My first job was as a caddy at that upscale course next door where the
executives played. But they often went
over to the NCR course to play and took the caddies with them. For sure the employees had a better deal at
the company course. They could never
have afforded to be members next door, nor would they have been welcome to
apply, as the social order had to be maintained.
As for banking, there were
options. NCR had an employee credit
union. I had my first financial account
at that credit union about 1960, and I’m still a member today even though NCR
is long gone. Today it is called
Universal One Credit Union. By the mid
1970’s the Cash fell on hard times. The
advent of computers brought about the downfall.
The period of downsizing and sending jobs south or overseas to cheaper
labor markets was the death knell. NCR was
bought by AT&T and all semblance of the NCR community was forever
gone. The park is closed, the swimming
pool is no longer there.
The
company which was in a cluster of thirty buildings just across the street from
the University of Dayton is now all but gone.

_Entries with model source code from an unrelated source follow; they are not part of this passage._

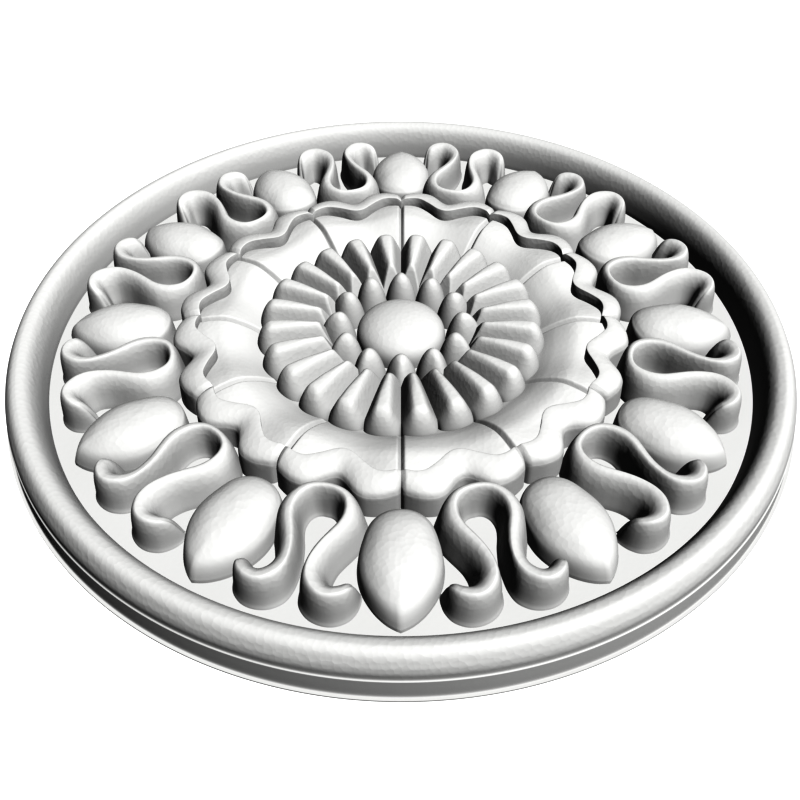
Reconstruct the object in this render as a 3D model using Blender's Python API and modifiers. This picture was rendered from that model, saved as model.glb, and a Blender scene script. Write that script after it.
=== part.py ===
# Carved rosette: a round applique, 200 mm across, that lies on its flat back with its face up.
# The origin is the middle of the back, and +Z points out of the face.
# From the outside in, the relief is a rolled rim, a ring of eggs with ribbons between them, a flower
# of twelve petals, a ring of rays, twelve buds and a dome. All of it is carved from one block.
# Profiles are (radius, height) pairs in millimetres, with heights above the floor of the relief.
# Angles are in degrees, and the direction -Y, at 270 degrees, is the one the face is seen from.

import math

import bmesh
import bpy
from mathutils import Matrix

MM = 0.001
FLOOR = 2.0             # thickness of the plate under the floor of the relief
SUNK = -1.0             # carved forms reach this far below the floor, inside the plate
FRONT = 270.0           # direction of the petal joint nearest the viewer
SECTOR = 30.0           # one petal, one egg and one ribbon
SECTORS = 12
TURN_STEPS = 60         # steps of the turned plate
SHORT_EDGE = 0.1        # shorter edges, where two forms meet, are closed up
FLAT_ANGLE = 5.7        # faces that bend less than this at their edge become one

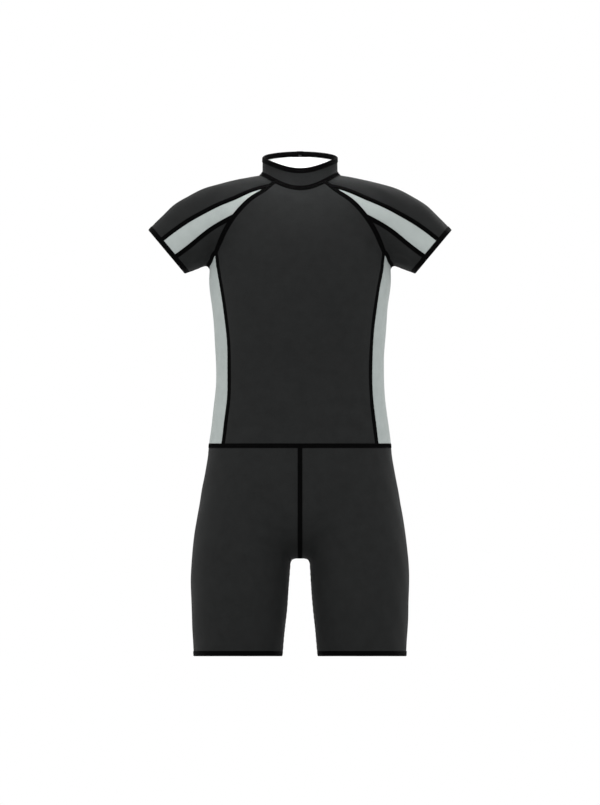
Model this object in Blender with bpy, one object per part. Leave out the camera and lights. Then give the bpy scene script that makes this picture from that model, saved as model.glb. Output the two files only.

Only one or two of those old factory buildings still exist, converted by
the University to their own use. Even
the building where an early computer was developed during WWII that would break
the Japanese code is gone. The enigmatic
Alan Turing had once consulted with NCR in Dayton during the war. That landmark of history was torn down
without a second thought.
In
1998 I was hired by the University of Dayton to coach their women’s cross
country and track and field teams. One
day as my team was working out on those grassy fields I suddenly realized that
this is where my modern family had had it’s beginnings in the late 1930’s and
now I was earning part of my living at those exact same geographic coordinates
as both my parents had once done. Like my father, I worked at a second job, but
it was a completely different career that I would end up following, and I would
turn away from those fields to become a mediator in the legal system.
Today
when you go to a store to make a purchase and you run your purchase across a
scanner to read a barcode. That
invention is all that is left of NCR.